> **TASK TO CARRY OUT**: Take every line where the string "empty" appears and copy it.
━━━━━━━━
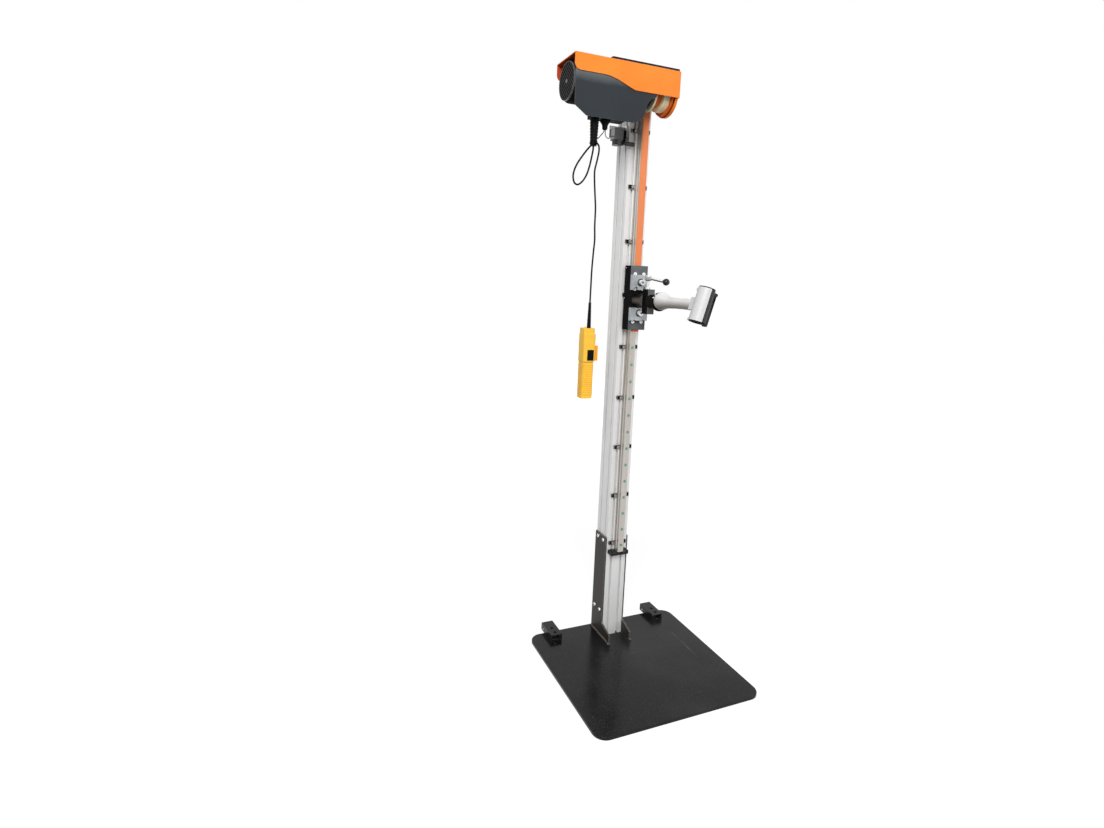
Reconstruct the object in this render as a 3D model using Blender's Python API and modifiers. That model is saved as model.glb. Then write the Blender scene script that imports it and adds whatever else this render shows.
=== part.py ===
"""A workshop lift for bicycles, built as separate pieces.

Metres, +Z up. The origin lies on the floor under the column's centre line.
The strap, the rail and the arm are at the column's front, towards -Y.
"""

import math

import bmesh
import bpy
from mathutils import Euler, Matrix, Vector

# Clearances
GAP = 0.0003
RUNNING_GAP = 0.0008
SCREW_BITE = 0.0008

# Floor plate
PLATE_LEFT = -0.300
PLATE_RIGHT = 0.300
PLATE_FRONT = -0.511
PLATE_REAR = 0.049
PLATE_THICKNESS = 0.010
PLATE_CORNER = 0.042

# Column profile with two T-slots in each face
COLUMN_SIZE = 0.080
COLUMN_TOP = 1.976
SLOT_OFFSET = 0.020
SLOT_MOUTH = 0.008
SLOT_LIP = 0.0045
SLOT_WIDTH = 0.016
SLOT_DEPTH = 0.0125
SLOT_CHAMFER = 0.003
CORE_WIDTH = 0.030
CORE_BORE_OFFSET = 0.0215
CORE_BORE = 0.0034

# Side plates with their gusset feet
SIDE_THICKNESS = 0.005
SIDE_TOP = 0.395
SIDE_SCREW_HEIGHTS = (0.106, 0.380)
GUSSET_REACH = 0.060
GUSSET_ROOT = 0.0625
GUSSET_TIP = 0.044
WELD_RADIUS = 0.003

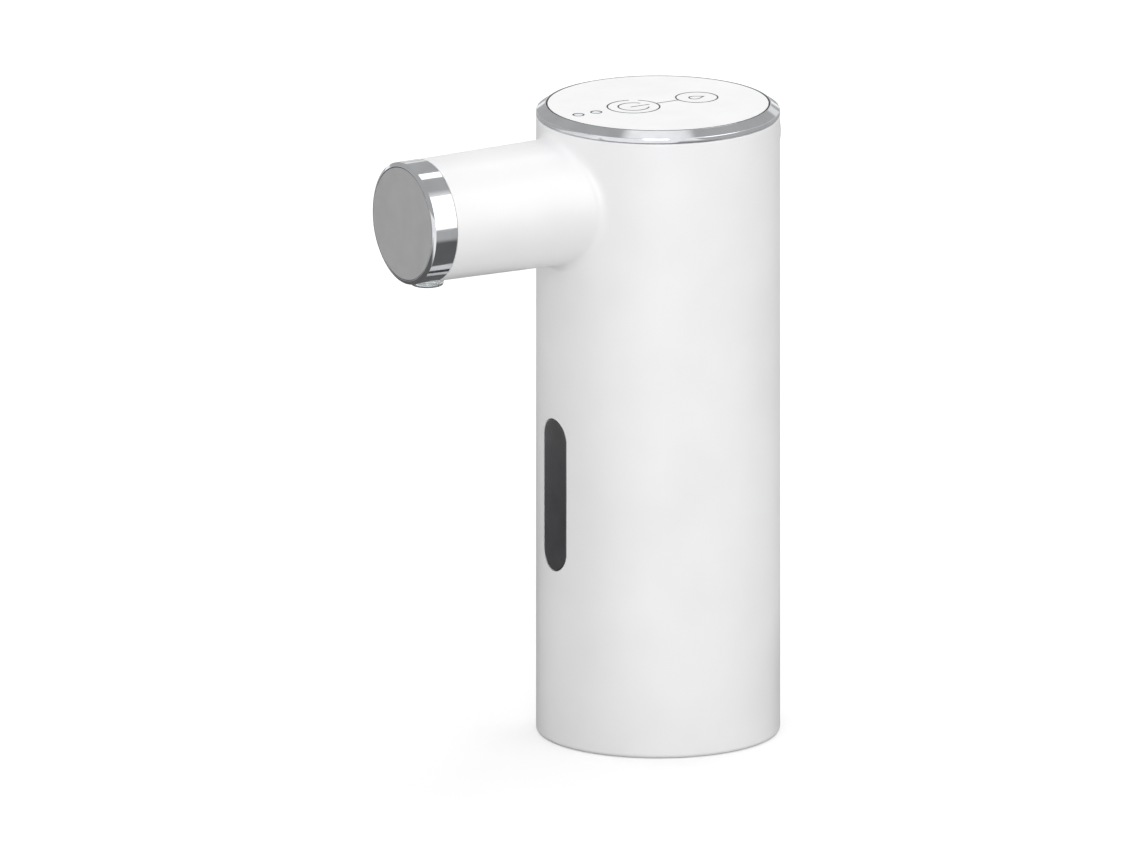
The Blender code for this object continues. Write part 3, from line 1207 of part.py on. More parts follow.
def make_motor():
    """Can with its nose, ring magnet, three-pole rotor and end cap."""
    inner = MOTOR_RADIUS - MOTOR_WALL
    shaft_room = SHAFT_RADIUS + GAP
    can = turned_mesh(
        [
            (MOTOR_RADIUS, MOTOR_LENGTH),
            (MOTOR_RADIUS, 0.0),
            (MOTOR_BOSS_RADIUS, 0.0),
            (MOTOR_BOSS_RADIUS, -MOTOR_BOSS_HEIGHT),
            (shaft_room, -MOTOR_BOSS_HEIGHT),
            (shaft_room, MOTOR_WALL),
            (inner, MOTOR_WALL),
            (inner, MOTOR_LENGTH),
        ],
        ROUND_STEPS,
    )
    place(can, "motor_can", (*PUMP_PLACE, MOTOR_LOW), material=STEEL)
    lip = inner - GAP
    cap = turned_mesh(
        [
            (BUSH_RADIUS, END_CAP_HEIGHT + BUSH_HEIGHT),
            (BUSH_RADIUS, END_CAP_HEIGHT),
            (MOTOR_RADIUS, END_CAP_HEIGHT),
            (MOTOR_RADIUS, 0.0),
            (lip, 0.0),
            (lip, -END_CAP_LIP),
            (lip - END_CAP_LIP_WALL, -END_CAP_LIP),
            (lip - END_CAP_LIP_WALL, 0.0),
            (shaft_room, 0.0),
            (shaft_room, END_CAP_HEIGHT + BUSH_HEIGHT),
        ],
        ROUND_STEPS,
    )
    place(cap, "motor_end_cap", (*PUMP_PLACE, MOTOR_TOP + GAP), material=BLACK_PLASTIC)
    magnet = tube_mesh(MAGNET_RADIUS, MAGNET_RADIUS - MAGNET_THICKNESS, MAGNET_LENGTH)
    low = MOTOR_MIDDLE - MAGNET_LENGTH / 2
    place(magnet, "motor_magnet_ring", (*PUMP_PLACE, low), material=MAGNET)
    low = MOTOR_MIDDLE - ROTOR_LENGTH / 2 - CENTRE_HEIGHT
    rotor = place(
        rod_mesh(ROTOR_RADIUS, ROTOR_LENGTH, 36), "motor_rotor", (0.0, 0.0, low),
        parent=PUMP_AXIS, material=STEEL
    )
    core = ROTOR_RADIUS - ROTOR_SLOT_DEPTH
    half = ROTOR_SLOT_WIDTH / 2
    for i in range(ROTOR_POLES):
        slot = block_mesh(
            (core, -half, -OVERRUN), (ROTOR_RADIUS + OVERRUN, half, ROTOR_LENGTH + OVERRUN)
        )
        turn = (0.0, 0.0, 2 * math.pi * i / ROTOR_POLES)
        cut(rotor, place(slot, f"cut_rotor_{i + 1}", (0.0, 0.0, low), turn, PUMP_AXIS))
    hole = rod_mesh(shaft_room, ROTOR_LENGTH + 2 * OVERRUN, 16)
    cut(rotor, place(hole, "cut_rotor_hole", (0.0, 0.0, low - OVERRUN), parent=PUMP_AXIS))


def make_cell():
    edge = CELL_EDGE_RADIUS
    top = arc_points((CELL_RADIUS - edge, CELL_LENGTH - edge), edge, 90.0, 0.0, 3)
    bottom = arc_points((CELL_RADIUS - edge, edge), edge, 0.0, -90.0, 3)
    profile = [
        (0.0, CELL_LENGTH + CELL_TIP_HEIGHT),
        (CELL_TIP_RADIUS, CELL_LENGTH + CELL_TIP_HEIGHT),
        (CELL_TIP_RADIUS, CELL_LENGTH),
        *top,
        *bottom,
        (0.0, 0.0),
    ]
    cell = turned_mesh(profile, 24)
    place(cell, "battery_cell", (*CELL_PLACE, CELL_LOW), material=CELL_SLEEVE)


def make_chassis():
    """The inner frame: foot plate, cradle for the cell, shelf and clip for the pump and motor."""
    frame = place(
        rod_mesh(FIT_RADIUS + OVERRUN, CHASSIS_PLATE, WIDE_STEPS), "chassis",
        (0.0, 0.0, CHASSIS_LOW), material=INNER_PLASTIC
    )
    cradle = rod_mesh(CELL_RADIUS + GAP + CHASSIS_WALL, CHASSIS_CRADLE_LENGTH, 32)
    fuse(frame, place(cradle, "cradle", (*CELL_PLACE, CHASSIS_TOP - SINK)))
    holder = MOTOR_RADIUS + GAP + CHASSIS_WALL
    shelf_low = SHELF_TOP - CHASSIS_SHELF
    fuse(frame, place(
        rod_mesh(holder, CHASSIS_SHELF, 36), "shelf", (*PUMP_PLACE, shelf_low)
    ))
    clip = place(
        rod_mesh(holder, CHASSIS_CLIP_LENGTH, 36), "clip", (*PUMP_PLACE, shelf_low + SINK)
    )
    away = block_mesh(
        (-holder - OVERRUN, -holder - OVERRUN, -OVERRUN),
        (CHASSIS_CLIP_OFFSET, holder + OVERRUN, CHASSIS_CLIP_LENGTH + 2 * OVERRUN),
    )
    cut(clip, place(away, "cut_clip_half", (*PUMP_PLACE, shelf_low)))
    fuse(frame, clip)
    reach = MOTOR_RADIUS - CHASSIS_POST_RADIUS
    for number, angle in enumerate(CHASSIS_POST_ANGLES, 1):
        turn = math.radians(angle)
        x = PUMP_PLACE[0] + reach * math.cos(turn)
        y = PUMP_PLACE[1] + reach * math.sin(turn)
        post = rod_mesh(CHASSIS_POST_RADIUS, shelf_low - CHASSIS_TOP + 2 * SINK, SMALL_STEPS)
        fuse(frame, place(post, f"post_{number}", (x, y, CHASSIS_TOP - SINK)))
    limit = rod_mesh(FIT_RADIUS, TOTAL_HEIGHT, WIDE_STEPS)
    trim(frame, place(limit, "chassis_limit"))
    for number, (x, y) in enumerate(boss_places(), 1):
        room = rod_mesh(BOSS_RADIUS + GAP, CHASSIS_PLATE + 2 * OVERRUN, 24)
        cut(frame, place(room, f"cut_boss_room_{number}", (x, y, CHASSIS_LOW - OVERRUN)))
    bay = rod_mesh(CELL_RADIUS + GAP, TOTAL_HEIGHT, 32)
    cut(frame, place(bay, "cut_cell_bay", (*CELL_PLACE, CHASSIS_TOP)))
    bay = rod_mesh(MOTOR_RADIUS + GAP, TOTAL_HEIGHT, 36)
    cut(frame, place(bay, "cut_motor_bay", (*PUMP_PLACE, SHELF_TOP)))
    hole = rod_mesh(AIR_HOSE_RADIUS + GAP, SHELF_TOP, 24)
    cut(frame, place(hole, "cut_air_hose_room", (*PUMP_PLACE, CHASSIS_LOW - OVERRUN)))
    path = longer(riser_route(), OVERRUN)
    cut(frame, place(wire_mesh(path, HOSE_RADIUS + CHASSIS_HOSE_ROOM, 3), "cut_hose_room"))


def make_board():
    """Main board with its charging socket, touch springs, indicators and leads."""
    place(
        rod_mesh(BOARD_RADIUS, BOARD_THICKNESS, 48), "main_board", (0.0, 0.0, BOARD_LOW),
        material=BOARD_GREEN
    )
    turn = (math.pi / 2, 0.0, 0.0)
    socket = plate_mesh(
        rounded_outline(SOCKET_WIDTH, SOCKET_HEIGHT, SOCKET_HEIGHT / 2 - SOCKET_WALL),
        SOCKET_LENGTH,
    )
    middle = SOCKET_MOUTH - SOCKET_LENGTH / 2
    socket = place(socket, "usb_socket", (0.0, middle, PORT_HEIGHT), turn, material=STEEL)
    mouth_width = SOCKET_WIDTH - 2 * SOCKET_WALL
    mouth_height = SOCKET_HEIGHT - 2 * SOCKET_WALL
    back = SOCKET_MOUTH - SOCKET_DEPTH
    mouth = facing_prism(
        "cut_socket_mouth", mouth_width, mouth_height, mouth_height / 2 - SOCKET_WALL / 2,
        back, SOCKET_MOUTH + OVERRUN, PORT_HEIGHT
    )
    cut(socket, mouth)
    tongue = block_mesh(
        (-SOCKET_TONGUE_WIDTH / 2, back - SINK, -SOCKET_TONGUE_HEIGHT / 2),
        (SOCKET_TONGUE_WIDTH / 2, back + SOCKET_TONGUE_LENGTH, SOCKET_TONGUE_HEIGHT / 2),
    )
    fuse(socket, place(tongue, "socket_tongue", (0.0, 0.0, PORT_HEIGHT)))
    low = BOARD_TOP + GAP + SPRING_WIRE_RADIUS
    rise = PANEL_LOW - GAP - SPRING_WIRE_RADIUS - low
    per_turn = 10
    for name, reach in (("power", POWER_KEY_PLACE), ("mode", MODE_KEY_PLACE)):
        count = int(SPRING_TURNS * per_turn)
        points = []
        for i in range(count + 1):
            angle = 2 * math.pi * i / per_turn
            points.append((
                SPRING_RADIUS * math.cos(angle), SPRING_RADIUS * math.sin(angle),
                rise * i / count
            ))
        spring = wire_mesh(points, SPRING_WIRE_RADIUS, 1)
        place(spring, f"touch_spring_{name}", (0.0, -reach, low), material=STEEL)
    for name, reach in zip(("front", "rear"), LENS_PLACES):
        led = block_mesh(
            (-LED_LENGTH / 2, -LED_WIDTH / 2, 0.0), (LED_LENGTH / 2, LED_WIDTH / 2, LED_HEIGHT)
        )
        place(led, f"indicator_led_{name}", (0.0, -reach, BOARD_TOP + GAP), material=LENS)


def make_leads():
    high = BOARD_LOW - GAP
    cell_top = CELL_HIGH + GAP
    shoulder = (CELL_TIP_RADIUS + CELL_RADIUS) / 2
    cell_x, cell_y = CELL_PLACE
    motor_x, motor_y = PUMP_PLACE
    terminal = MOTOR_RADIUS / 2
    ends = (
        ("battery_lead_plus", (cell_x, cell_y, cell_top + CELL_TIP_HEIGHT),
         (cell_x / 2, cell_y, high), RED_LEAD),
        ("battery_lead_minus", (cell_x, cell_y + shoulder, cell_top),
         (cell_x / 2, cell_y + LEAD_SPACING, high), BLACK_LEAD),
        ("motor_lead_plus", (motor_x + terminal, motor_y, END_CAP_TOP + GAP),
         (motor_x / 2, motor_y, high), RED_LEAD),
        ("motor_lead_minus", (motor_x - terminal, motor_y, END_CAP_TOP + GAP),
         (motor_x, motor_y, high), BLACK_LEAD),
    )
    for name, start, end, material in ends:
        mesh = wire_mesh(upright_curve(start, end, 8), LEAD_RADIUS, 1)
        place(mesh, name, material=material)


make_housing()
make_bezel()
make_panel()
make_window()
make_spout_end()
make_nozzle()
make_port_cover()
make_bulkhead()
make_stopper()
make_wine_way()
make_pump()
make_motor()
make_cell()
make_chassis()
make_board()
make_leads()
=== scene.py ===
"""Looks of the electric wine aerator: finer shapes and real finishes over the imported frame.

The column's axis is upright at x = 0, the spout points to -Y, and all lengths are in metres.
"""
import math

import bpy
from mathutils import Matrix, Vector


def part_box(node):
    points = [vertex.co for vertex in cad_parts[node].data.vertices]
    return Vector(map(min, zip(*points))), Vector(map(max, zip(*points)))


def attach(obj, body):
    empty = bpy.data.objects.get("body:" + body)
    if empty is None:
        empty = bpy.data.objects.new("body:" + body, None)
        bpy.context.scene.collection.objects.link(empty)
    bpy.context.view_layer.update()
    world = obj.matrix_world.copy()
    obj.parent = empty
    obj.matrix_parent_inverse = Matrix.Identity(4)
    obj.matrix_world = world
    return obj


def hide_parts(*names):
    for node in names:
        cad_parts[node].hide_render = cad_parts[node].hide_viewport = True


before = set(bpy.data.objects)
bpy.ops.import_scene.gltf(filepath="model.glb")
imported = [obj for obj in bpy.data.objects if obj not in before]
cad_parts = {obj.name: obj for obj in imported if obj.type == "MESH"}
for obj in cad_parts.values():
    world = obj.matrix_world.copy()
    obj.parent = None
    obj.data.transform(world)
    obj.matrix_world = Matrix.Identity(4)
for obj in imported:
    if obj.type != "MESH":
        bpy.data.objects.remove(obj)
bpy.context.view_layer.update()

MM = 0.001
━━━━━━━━
> **WRITTEN RESPONSE**:
    empty = bpy.data.objects.get("body:" + body)
    if empty is None:
        empty = bpy.data.objects.new("body:" + body, None)
        bpy.context.scene.collection.objects.link(empty)
    obj.parent = empty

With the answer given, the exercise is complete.